Many contractors could be adversely impacted by a shutdown of the federal government if Congress does not agree to a budget for fiscal year 2011 (FY 2011). However, the impact upon any specific contractor may depend upon a number of factors including the nature of the goods or services to be provided, the funding sources for a contract and the criticality of the work to be performed.

The Antideficiency Act, 31 U.S.C. 1341, prohibits federal officials from incurring obligations in the absence of an appropriation that provides funding expressly for the intended purpose. Therefore, federal agencies will not be able to award any new contracts that are funded from the FY 2011 appropriation. By the same token, agencies will not be able to make changes to existing contracts that increase the government's cost of performance and therefore require the obligation of FY 2011 funds.

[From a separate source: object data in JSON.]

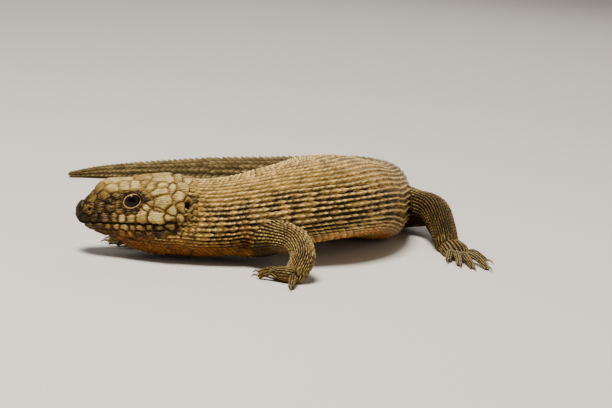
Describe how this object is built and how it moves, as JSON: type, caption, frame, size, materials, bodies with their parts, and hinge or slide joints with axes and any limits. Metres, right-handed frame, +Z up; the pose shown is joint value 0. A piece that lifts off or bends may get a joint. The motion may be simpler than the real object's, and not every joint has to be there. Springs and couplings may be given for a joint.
{
  "type": "cunninghams skink lizard model",
  "caption": "Still life-size model of a Cunningham's skink lizard, head raised low, body turned away and tail curled back behind it.",
  "frame": {"origin": "on the floor under the rear of the belly, where the belly lies flat", "axes": "+Z up; the head points to -X, the animal's left side at the shoulders faces -Y"},
  "size_m": [0.1903, 0.2149, 0.0392],
  "materials": {
    "head_shields": "dry skin under horny head shields, satin",
    "body_scales": "keeled horny scales, tan-olive with dark stripes, satin",
    "tail_scales": "spiny keeled scales, olive-brown, satin",
    "leg_scales": "small keeled scales, grey-tan with thin dark lines, satin",
    "eye": "wet dark cornea, glossy",
    "claw_horn": "greyish horn, half gloss"
  },
  "bodies": {
    "root": {"eye_left": "eye", "eye_right": "eye", "foot_left": "leg_scales", "foot_left_claw_1": "claw_horn", "foot_left_claw_2": "claw_horn", "foot_left_claw_3": "claw_horn", "foot_left_claw_4": "claw_horn", "foot_left_claw_5": "claw_horn", "foot_right": "leg_scales", "foot_right_claw_1": "claw_horn", "foot_right_claw_2": "claw_horn", "foot_right_claw_3": "claw_horn", "foot_right_claw_4": "claw_horn", "foot_right_claw_5": "claw_horn", "forearm_left": "leg_scales", "forearm_right": "leg_scales", "hand_left": "leg_scales", "hand_left_claw_1": "claw_horn", "hand_left_claw_2": "claw_horn", "hand_left_claw_3": "claw_horn", "hand_left_claw_4": "claw_horn", "hand_left_claw_5": "claw_horn", "hand_right": "leg_scales", "hand_right_claw_1": "claw_horn", "hand_right_claw_2": "claw_horn", "hand_right_claw_3": "claw_horn", "hand_right_claw_4": "claw_horn", "hand_right_claw_5": "claw_horn", "head": "head_shields", "neck": "body_scales", "shin_left": "leg_scales", "shin_right": "leg_scales", "tail_1": "tail_scales", "tail_2": "tail_scales", "tail_3": "tail_scales", "tail_4": "tail_scales", "tail_5": "tail_scales", "thigh_left": "leg_scales", "thigh_right": "leg_scales", "torso_belly": "body_scales", "torso_chest": "body_scales", "torso_hips": "body_scales", "upper_arm_left": "leg_scales", "upper_arm_right": "leg_scales"}
  },
  "joints": []
}
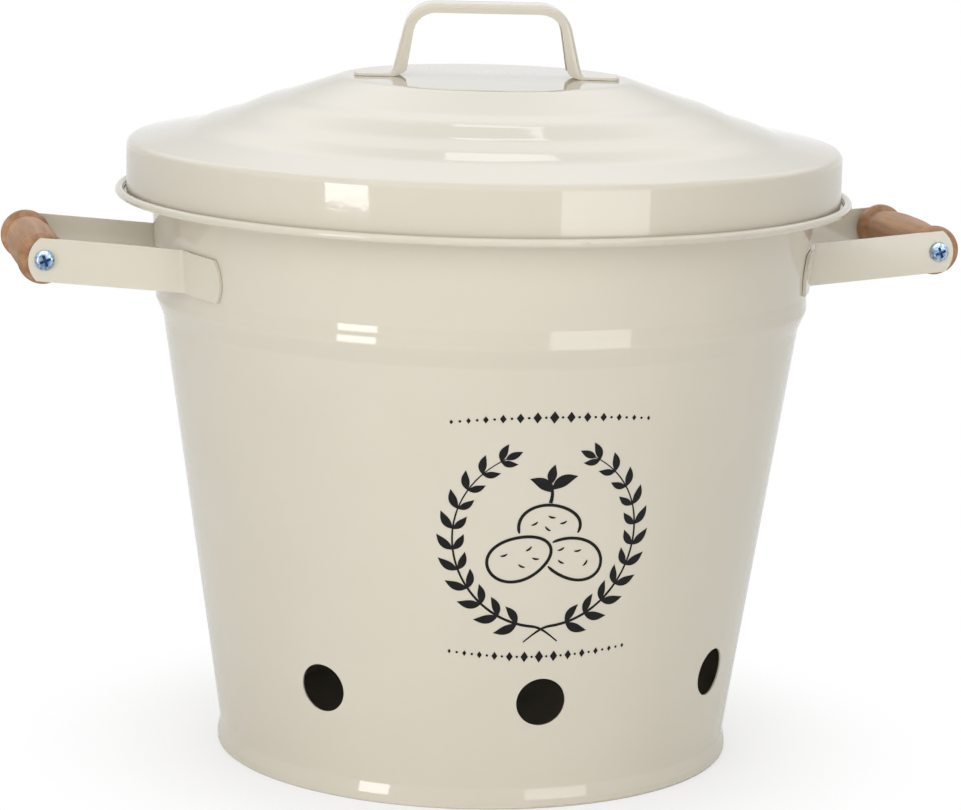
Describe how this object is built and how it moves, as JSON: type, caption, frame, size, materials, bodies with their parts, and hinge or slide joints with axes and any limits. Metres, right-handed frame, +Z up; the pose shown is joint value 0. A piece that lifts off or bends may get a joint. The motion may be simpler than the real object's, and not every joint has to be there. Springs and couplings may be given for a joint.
{
  "type": "potato storage bin",
  "caption": "Round tapered sheet-metal storage bin with a rolled rim, row of vent holes, two strap handles with turned wooden grips, and a lift-off stepped lid with a bar handle.",
  "frame": {"origin": "middle of the foot ring, on the surface that the bin stands on", "axes": "+X runs through the right-hand grip, -Y is the printed front, +Z is up"},
  "size_m": [0.387, 0.3, 0.3075],
  "materials": {
    "cream_coat": "glossy cream powder coat",
    "turned_wood": "oiled, fine straight grain",
    "zinc_screw": "bright zinc plate with a blue cast",
    "ornament_ink": "black screen print, slightly glossy"
  },
  "bodies": {
    "bin": {"bin_wall": "cream_coat", "bin_floor": "cream_coat", "strap_left_front": "cream_coat", "strap_left_back": "cream_coat", "strap_right_front": "cream_coat", "strap_right_back": "cream_coat"},
    "lid": {"lid_shell": "cream_coat", "lid_handle": "cream_coat"},
    "left_grip": {"grip_left": "turned_wood", "screw_left_front": "zinc_screw", "screw_left_back": "zinc_screw"},
    "right_grip": {"grip_right": "turned_wood", "screw_right_front": "zinc_screw", "screw_right_back": "zinc_screw"}
  },
  "joints": [
    {"name": "lid_lift", "type": "slide", "parent": "bin", "child": "lid", "axis": [0, 0, 1], "range_m": [0, 0.12]},
    {"name": "left_grip_turn", "type": "hinge", "parent": "bin", "child": "left_grip", "pos_m": [-0.1834, 0, 0.2094], "axis": [0, 1, 0], "continuous": true},
    {"name": "right_grip_turn", "type": "hinge", "parent": "bin", "child": "right_grip", "pos_m": [0.1834, 0, 0.2094], "axis": [0, 1, 0], "continuous": true}
  ]
}
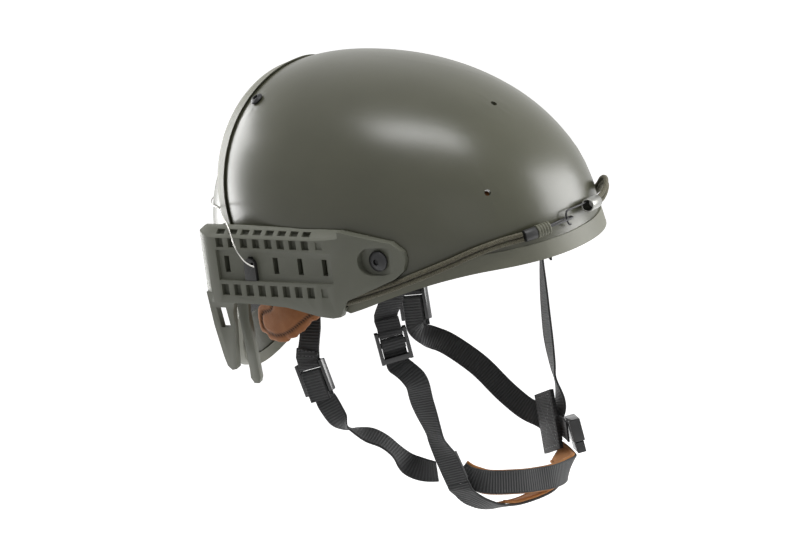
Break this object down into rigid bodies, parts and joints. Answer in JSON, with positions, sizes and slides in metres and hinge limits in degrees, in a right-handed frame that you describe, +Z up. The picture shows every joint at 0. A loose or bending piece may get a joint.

If your contract is funded from a prior year's appropriation or from no-year or multi-year appropriations, contract performance would not necessarily need to be stopped. However, if the contract requires access to a government facility or requires technical direction from government officials, performance may be suspended because the agency closed its doors and furloughed its employees. By the same token, if the contract provides for the delivery of goods, delivery could be delayed by the furlough of an agency's employees since no one would be available to accept the goods.

The Office of Management and Budget has issued guidelines — "Agency Operations in the Absence of Appropriations" — should a government shutdown occur. Those guidelines authorize government agencies to continue work that provides for national security, provides for benefit payments to the public such as Social Security payments, or which involves the conduct of essential activities that protect life and property. A contractor may be authorized to continue performance of a contract that support these critical or essential activities. But, payment for completed work may be delayed if employees in an agency's accounting office have been furloughed.

Government contractors should communicate with contracting officers for clear direction as to whether contract performance will continue during a government shutdown. If you are required to stop work on a federal contract, you may be entitled to an equitable adjustment to the price or estimated cost of a contract. But, entitlement will depend upon a number of considerations including the contract type, whether the contract is for goods or services, and the nature of the costs incurred as a result of the stoppage of work.